Kemudian, semua produk pangan dan pertanian AS dibebaskan dari lisensi impor dan aturan keseimbangan komoditas. Indonesia akan mengakui indikasi geografis dan mengizinkan otorisasi pemasaran untuk daging, unggas, dan produk susu AS.
"Pemerintah Indonesia akan menghapus batasan ekspor mineral kritis dan komoditas industri ke AS," lanjutnya.
Gedung Putih juga mengumumkan rencana pembelian bersama antara perusahaan AS dan Indonesia meliputi pesawat senilai US$3,2 miliar; Produk pertanian seperti kedelai, bungkil, gandum, dan kapas senilai US$4,5 miliar; terakhir, produk energi (LPG, minyak mentah, bensin) senilai US$15 miliar.
Kemudian, AS dan Indonesia akan memperkuat ketahanan rantai pasokan dan inovasi, serta bekerja sama dalam pengawasan ekspor, keamanan investasi, dan penanganan penghindaran bea (duty evasion).
Selanjutnya, kedua negara akan menyepakati aturan asal barang (rules of origin) yang memudahkan pemanfaatan manfaat kesepakatan, dan memastikan dampak langsung bagi AS dan Indonesia.
Kemudian, Indonesia akan menjamin hak transfer data pribadi ke AS, menghapus tarif serta deklarasi impor untuk produk digital (unggahan, perangkat lunak), mendukung moratorium bea masuk elektronik WTO, dan menerapkan peraturan layanan berdasarkan standar WTO.
Indonesia juga akan bergabung dalam Global Forum on Steel Excess Capacity dan mengambil langkah untuk menangani kelebihan kapasitas baja global.

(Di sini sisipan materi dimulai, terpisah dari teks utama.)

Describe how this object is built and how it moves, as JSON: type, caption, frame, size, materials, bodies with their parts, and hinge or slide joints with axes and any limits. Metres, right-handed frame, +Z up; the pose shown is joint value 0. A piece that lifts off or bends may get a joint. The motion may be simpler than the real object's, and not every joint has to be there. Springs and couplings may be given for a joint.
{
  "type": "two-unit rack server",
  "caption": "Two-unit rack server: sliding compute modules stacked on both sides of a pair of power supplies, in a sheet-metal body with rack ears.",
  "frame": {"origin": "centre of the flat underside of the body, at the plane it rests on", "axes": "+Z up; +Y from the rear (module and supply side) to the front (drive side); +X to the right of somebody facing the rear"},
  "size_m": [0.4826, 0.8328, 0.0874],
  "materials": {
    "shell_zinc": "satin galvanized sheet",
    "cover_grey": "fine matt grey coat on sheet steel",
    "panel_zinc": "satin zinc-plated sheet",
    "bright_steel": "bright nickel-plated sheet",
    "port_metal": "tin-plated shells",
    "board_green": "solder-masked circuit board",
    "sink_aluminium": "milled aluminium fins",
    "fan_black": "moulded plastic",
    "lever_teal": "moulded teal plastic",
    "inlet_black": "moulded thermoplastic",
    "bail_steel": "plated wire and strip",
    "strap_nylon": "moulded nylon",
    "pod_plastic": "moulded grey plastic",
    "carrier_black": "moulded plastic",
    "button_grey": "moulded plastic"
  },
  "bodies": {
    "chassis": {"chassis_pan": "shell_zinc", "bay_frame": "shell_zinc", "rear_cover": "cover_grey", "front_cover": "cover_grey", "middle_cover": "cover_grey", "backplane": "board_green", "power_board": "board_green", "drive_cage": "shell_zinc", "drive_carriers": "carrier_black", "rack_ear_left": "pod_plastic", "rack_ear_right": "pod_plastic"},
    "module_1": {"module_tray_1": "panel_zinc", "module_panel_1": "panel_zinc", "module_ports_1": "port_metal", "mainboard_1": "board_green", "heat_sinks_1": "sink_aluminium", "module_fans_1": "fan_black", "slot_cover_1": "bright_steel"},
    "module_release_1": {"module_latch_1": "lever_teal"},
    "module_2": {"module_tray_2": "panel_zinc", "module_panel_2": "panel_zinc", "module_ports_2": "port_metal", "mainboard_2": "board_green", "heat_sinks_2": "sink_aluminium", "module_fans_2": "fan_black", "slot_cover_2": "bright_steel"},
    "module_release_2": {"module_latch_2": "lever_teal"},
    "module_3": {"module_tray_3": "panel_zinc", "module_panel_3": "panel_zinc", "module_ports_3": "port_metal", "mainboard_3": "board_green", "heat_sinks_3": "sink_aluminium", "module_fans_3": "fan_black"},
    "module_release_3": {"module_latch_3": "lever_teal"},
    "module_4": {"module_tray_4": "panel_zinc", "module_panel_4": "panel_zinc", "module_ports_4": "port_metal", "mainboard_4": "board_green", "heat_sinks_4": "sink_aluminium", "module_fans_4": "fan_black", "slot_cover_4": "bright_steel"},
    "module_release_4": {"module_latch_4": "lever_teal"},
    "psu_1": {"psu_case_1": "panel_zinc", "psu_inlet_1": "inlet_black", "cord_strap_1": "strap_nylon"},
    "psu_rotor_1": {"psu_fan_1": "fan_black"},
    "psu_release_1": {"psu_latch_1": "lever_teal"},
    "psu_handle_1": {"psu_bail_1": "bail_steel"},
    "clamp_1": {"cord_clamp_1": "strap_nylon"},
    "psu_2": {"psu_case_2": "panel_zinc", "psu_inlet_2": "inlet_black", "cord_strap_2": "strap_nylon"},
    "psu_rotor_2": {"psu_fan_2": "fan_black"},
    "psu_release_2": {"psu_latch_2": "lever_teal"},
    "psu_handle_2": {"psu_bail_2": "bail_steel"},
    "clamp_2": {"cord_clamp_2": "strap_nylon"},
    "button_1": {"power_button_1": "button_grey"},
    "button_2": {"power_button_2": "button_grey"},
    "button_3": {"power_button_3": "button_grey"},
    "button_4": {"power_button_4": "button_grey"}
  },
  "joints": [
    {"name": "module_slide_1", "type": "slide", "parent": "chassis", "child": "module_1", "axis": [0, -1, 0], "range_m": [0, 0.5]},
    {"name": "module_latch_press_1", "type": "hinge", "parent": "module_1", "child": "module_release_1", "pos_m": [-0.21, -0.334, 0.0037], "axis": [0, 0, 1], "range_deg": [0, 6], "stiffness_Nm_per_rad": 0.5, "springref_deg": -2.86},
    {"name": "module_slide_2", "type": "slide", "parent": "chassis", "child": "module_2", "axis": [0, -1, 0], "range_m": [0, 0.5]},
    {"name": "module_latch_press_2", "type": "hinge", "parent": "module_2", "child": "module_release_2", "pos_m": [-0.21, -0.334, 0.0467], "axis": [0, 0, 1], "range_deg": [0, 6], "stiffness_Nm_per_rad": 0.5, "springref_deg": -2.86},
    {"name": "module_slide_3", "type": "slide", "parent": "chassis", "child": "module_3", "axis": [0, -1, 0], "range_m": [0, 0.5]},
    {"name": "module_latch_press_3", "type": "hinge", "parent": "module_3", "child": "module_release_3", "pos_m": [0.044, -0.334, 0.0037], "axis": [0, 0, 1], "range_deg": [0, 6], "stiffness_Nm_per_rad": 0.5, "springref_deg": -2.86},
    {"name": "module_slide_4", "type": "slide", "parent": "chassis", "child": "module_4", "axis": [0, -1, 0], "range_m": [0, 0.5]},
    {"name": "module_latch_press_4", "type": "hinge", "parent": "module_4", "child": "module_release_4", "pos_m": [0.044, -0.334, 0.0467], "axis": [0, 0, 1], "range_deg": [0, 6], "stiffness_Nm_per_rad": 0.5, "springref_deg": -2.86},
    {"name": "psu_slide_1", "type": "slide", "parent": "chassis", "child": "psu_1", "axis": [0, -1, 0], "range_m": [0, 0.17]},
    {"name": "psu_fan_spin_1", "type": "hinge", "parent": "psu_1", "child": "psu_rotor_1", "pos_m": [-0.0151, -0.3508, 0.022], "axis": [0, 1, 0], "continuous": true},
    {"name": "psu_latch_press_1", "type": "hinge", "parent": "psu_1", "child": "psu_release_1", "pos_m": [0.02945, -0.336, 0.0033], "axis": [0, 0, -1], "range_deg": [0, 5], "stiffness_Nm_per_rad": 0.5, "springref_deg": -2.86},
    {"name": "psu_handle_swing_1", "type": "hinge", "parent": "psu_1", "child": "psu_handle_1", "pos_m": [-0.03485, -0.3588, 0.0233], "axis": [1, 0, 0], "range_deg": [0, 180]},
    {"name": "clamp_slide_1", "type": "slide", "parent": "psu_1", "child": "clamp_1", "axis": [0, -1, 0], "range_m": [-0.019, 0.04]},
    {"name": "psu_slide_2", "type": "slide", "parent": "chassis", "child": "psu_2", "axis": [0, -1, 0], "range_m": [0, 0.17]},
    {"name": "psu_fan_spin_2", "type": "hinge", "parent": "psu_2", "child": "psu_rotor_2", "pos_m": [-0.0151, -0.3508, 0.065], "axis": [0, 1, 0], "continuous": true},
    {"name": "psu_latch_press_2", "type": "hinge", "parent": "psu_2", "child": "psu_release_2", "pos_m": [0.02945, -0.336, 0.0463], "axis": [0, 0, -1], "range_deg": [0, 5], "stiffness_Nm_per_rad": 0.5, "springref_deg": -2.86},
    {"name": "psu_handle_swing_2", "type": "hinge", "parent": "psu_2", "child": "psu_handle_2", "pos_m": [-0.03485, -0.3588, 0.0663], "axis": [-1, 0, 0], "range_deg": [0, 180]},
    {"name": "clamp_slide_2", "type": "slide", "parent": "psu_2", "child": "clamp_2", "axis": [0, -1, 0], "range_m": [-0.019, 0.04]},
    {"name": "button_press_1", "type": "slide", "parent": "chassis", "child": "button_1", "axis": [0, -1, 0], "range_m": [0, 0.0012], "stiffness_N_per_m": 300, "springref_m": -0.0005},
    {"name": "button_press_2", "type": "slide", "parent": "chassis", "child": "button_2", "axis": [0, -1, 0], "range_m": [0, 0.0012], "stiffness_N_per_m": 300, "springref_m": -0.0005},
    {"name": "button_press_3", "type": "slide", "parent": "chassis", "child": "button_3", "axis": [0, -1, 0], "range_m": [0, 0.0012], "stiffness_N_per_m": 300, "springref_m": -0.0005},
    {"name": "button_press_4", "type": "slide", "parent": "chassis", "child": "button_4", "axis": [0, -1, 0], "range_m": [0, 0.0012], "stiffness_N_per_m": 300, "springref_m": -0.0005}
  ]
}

Indonesia juga berkomitmen untuk melarang impor barang hasil kerja paksa, merevisi undang‑undang agar menjamin kebebasan berserikat dan berunding, serta memperkuat penegakan hukum ketenagakerjaan.
Gedung Putih melanjutkan, Indonesia sepakat memberlakukan perlindungan lingkungan tinggi, meningkatkan tata kelola kehutanan, menghindari perdagangan kayu ilegal, menerapkan subsidi perikanan WTO, serta memberantas penangkapan dan perdagangan satwa liar ilegal.